Studio album by Attaque 77
- Released: March 1989
- Recorded: October–November 1988
- Genre: Punk rock
- Length: 18:09
- Label: Radio Tripoli
- Producer: Michel Peyronel

Attaque 77 chronology
| Mas De Un Million (1987) | Dulce Navidad (1989) | El Cielo Puede Esperar (1990) |

= Dulce Navidad =

Dulce Navidad (Spanish for "Sweet Christmas") is the first Attaque 77 album.
It was released in 1989.

== Overview ==
This is the first official album from Attaque 77, released in 1989 because the edition was delayed by Radio Tripoli.

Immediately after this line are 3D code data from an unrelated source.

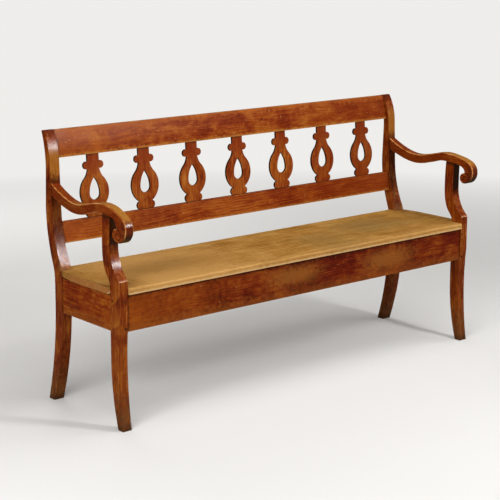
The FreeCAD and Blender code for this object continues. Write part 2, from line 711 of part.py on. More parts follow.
def seat_board():
    """One plank, notched round the four posts and rounded along its front edge."""
    gap = SEAT_NOTCH_GAP
    end = OUTER + SEAT_END_OVERHANG
    back = REAR_POST_AT + SEAT_PAST_POST_FACE
    front_notch = FRONT_BLOCK_DEPTH + gap
    rear_notch = REAR_POST_AT - gap
    half = Outline(V(0, -SEAT_NOSE, SEAT_BOTTOM), V(0, 0, 1))
    half.line(V(FRONT_INNER - gap, -SEAT_NOSE, SEAT_BOTTOM))
    half.line(V(FRONT_INNER - gap, front_notch, SEAT_BOTTOM))
    half.line(V(end, front_notch, SEAT_BOTTOM))
    half.line(V(end, rear_notch - SEAT_END_TAPER, SEAT_BOTTOM))
    half.line(V(REAR_OUTER, rear_notch, SEAT_BOTTOM))
    half.line(V(REAR_INNER - gap, rear_notch, SEAT_BOTTOM))
    half.line(V(REAR_INNER - gap, back, SEAT_BOTTOM))
    half.line(V(0, back, SEAT_BOTTOM))
    plank = half.face().extrude(V(0, 0, SEAT_THICK))
    plank = plank.fuse(mirrored(plank)).removeSplitter()
    ends = [edge for edge in plank.Edges if on_edge(edge, "XMin", end) or on_edge(edge, "XMax", -end)]
    plank = plank.makeFillet(SEAT_EDGE_ROUND, ends)
    nose = [edge for edge in plank.Edges if on_edge(edge, "YMax", -SEAT_NOSE)]
    return plank.makeFillet(SEAT_NOSE_ROUND, nose)


def glue_blocks():
    """Triangular blocks glued under the seat along the long aprons, midway between the bearers."""
    front = FRONT_APRON_SETBACK + APRON_THICK
    back = REAR_POST_BACK - REAR_APRON_SETBACK - APRON_THICK
    places = [(number - BEARER_COUNT / 2) * BEARER_STEP for number in range(BEARER_COUNT + 1)]
    blocks = []
    for corner, inward in ((front, 1), (back, -1)):
        outline = Outline(side(corner, SEAT_BOTTOM))
        outline.line(side(corner + inward * GLUE_BLOCK, SEAT_BOTTOM))
        outline.line(side(corner, SEAT_BOTTOM - GLUE_BLOCK))
        face = outline.face()
        for x in places:
            blocks.append(board(face, x - GLUE_BLOCK_LENGTH / 2, x + GLUE_BLOCK_LENGTH / 2))
    return Part.makeCompound(blocks)


def peg_group(places):
    every = []
    for one in places(peg):
        every += both_ends(one)
    return Part.makeCompound(every)


LEFT_SCROLL = (LEFT_SCROLL_AT, LEFT_SCROLL_DROP, LEFT_CURL_REACH)
RIGHT_SCROLL = (RIGHT_SCROLL_AT, RIGHT_SCROLL_DROP, RIGHT_CURL_REACH)

pieces = {
    "front_post_left": mirrored(front_post()),
    "front_post_right": front_post(),
    "rear_post_left": mirrored(rear_post()),
    "rear_post_right": rear_post(),
    "arm_left": mirrored(arm(LEFT_SCROLL)),
    "arm_right": arm(RIGHT_SCROLL),
    "crest_rail": back_rail(crest_face),
    "lower_back_rail": back_rail(lower_rail_face),
    "seat_board": seat_board(),
    "front_apron": front_apron(),
    "rear_apron": rear_apron(),
    "side_apron_left": mirrored(side_apron()),
    "side_apron_right": side_apron(),
    "glue_blocks": glue_blocks(),
    "arm_pegs": peg_group(arm_pegs),
    "front_apron_pegs": peg_group(front_apron_pegs),
    "side_apron_pegs": peg_group(side_apron_pegs),
    "rear_apron_pegs": peg_group(rear_apron_pegs),
}
one_splat = splat()
for number, x in enumerate(splat_places(), start=1):
    pieces[f"splat_{number}"] = moved(one_splat, x)
for number, x in enumerate(bearer_places(), start=1):
    pieces[f"seat_bearer_{number}"] = bearer(x)

whole = Part.makeCompound(list(pieces.values())).optimalBoundingBox(False)
middle_y = (whole.YMin + whole.YMax) / 2
os.makedirs("parts", exist_ok=True)
for name, solid in pieces.items():
    placed = solid.copy()
    placed.translate(V(0, -middle_y, 0))
    placed.exportStep(f"parts/{name}.step")
print(f"stood back by {middle_y:.3f}, {whole.XLength:.1f} x {whole.YLength:.1f} x {whole.ZLength:.1f}")
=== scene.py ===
# Country settle bench: sabre legs, scroll arms, pierced splats and a plank seat.
# Metres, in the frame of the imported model: X along the bench, the sitter faces -Y, Z up.
import bpy
import math
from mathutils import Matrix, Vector


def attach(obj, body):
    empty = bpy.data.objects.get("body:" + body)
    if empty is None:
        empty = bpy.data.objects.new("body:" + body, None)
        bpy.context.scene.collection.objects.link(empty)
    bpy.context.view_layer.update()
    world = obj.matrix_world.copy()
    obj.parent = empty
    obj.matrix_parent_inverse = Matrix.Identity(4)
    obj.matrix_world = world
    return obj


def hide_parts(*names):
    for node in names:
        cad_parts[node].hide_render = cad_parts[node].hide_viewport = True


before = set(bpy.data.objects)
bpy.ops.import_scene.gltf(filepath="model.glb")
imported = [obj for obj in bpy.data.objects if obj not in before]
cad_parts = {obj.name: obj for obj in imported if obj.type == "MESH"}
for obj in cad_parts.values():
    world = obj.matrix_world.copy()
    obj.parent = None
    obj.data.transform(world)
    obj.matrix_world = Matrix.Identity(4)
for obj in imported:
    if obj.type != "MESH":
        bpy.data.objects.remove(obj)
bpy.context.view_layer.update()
bpy.ops.object.select_all(action="DESELECT")


# Front posts. Each is sawn from one plank: a sabre leg, a square block beside the seat and the
# support that carries the arm. Stained and varnished softwood, its arrises rubbed pale by use and
# painted lighter still as a highlight.
POST_TONES = [(0.060, 0.005, 0.0003), (0.130, 0.015, 0.0010), (0.185, 0.028, 0.0020),
              (0.255, 0.056, 0.0040), (0.380, 0.130, 0.0140)]
# Lighter tones for the rounded arrises: rubbed wear, and a painted highlight along each arris.
WORN_AND_PAINTED_HIGHLIGHT_TONES = [(0.180, 0.035, 0.0040), (0.290, 0.080, 0.0120), (0.400, 0.140, 0.0300),
              (0.520, 0.230, 0.0700), (0.680, 0.380, 0.1600)]
# Near-black used for dirt, and also as painted shade in joints, crevices and under parts.
DIRT_AND_PAINTED_SHADE = (0.016, 0.0040, 0.0010)
FOOT_DULL = (0.110, 0.0450, 0.0130)
POST_ARRIS = 0.0022
# Pale pink of the painted highlight along the block's arrises.
CHEVRON_HIGHLIGHT_PINK = (0.720, 0.420, 0.2600)
GRAIN_WANDER = 0.02
RAMP_STOPS = (0.16, 0.36, 0.50, 0.64, 0.88)
FLECKS_PER_METRE = 150.0
DENT_STRENGTH = 0.45
DENT_DEPTH = 0.0011
MERGE_WITHIN = 0.00001
FLAT_WITHIN = math.radians(0.6)
SOFT_UNDER = math.radians(40.0)


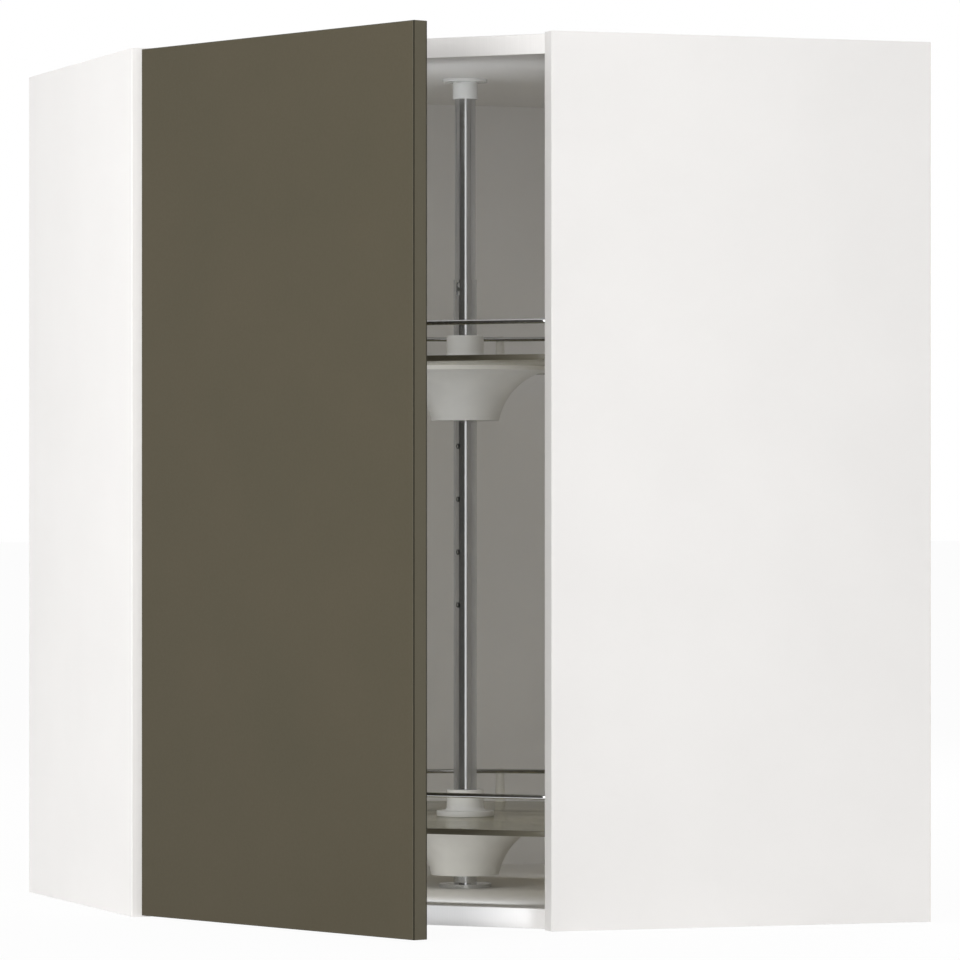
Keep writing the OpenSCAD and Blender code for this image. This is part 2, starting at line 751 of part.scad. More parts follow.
// Cup in the door's back: a thin-walled pot, a flange with a wing, and two ears for the link's pin
module hinge_cup(z) {
    floor_q = door_back - cup_d;
    pin_s = pivot_s + link_r;
    ear_in = link_h / 2 + ear_gap;
    ear_half = link_foot + bevel;
    wing_h = cup_screw_gap + cup_wing_w;
    color(steel) door_turned() difference() {
        union() {
            difference() {
                union() {
                    translate([cup_s, floor_q, z]) rotate([-90, 0, 0]) cylinder(r = cup_r, h = cup_d);
                    translate([cup_s, door_back, z]) rotate([-90, 0, 0])
                        cylinder(r = cup_r + flange_over, h = flange_t);
                    translate([cup_s + cup_screw_in + bevel - cup_wing_w / 2, door_back, z - wing_h / 2])
                        cube([cup_wing_w, flange_t, wing_h]);
                }
                translate([cup_s, floor_q + cup_wall, z]) rotate([-90, 0, 0])
                    cylinder(r = cup_r - cup_wall, h = cup_d + deep);
            }
            for (m = [0, 1]) translate([0, 0, z]) mirror([0, 0, m])
                translate([pin_s - ear_half, floor_q + cup_wall / 2, ear_in])
                    cube([2 * ear_half, pivot_q - floor_q + link_foot, ear_t]);
        }
        translate([pin_s, pivot_q, z - ear_in - ear_t - deep])
            cylinder(r = link_pin_r + seat, h = 2 * (ear_in + ear_t + deep));
        at_cup_screws() countersink(cup_screw_r, cup_screw_len, cup_screw_head_r, flange_t - under_head);
    }
}

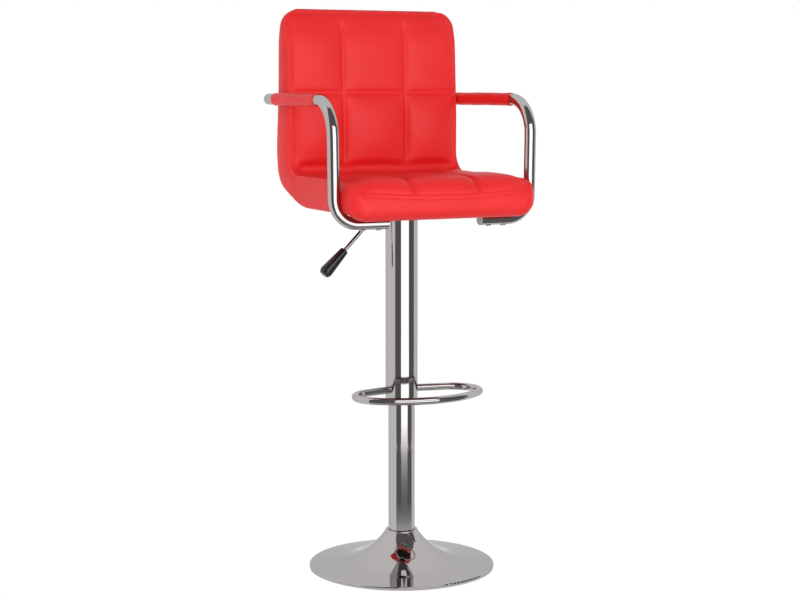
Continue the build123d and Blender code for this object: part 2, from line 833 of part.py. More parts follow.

The songs were recorded in a short time due to the unwillingness of the members. The lyrics are not serious. For example, the song "Gil" is about a man whose wife is raped by a Smurf.

==Track listing==
- All songs written by Ciro Pertusi, except where noted.
1. "Hay Una Bomba En El Colegio" [There's a Bomb at School] – 2:08
2. "Me Volviste A Engañar" [You Cheated on Me Again] (Pertusi–Martinez) – 2:11
3. "Gil" [Jerk] – 2:26
4. "Papá Llegó Borracho" [Daddy Came Home Drunk] – 2:24
5. "Caminando Por El Microcentro" [Walking through the Microcentro] (Pertusi–Martinez) – 2:34
6. "Sola En La Cancha" [Alone in the Field] – 3:22
7. "No Te Quiero Más" [I Don't Love You Anymore] (Pertusi–Martinez) – 3:04

==Credits==
- Federico Pertusi – Lead vocals.
- Mariano Martínez – Guitar.
- Ciro Pertusi – Bass, backing vocals.
- Leonardo de Cecco – Drums.
- Alvaro Villagra – Acoustic guitar on "Caminando Por El Microcentro".